An avid patron of jazz clubs in the city of Boston, he recorded the label’s first album on March 13, 1955 at The Stable, an incarnation of the legendary Boston jazz club The Jazz Workshop. Wilson recorded the club’s house band featuring Herb Pomeroy and he wrote the album’s liner notes, paying a tribute to the club: “In its earliest days the Stable drew almost all its audience support from the musicians themselves. However, after two or three months of operation manager Dick O’Donnell’s dark horse paid off. The crowds began to come: students from Harvard and Boston University, young and old fans from Roxbury, Newton, and Boston proper. A no-cover, no-minimum policy, half a buck drinks, and a bandstand open to all competent performers have made the Stable one of Boston’s most attractive music clubs.”

Very early on in his career Wilson developed a gift to recognize extremely talented artists before others did and offer them a recording contract. Many of these artists became hugely influential after Wilson recorded them. So is the case with two of the his earliest recordings, both debut albums for their respective artists. The first is Sun Ra, who was an unknown entity at the time. He already started his Saturn label, but only released a few 45s, no LPs. In July 1956 Wilson travelled to Chicago to record the Sun Ra Arkestra featuring John Gilmore and Julian Priester. The resulting album, Jazz by Sun Ra, was largely ignored. A usually insightful critic, Nat Hentoff missed the mark and wrote in Downbeat: “What emerges is a composer of limited ability and a surprisingly small quantity of personal, fresh ideas.” This did not deter Wilson from recording more of Sun Ra in the future.

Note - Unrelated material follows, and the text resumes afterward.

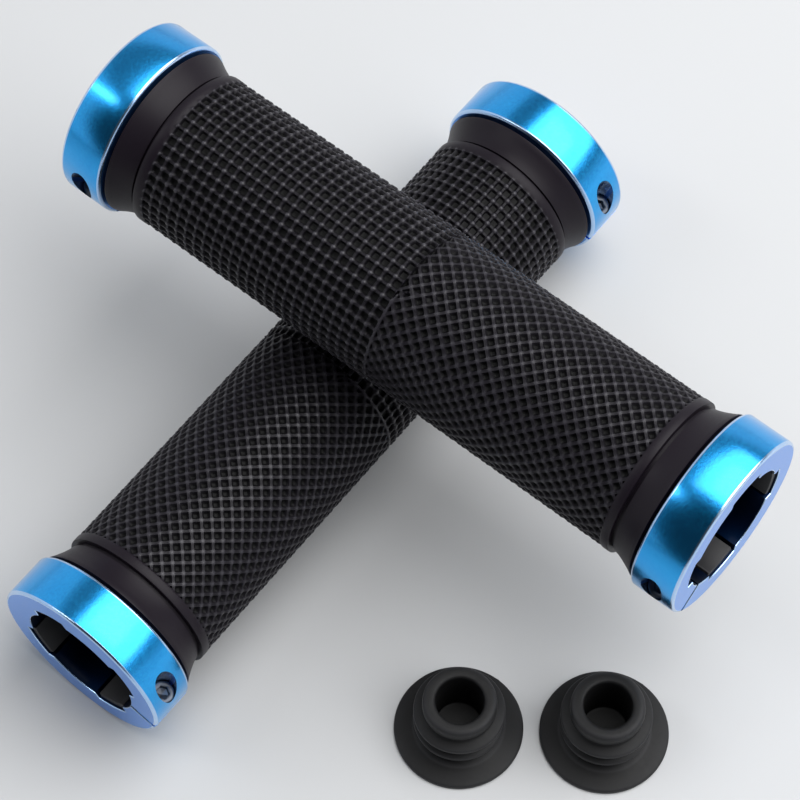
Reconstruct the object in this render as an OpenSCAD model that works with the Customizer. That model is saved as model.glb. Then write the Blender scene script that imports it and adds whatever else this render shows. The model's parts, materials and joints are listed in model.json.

Two months later Wilson recorded the debut album of another jazz giant, Cecil Taylor. The pianist was familiar with the city of Boston, having graduated from the New England Conservatory’s Diploma Program in 1951 and staying there until 1955 when he moved to New York. His group at the time included bassist Buell Neidlinger, drummer Denis Charles and saxophonist Steve Lacy.
Reviews were favorable this time around, with Whitney Balliett writing in the New Yorker: “Transition, a small and apparently fearless firm in Cambridge, Massachusetts, has issued a brilliant, uncompromising record on which the principle performer is a twenty-three-year-old pianist named Cecil Taylor.”
This was Taylor’s take on Thelonious Monk’s Bemsha Swing from Jazz Advance, his debut album on Transition:
But favorable reviews did not do the trick. In 1957, after releasing some 30 LPs with Transition Records including albums by Donald Byrd and Doug Watkins, Tom Wilson had to close down the label. A sampler album released in 1956 showcases the artists he was able to record in a span of one year.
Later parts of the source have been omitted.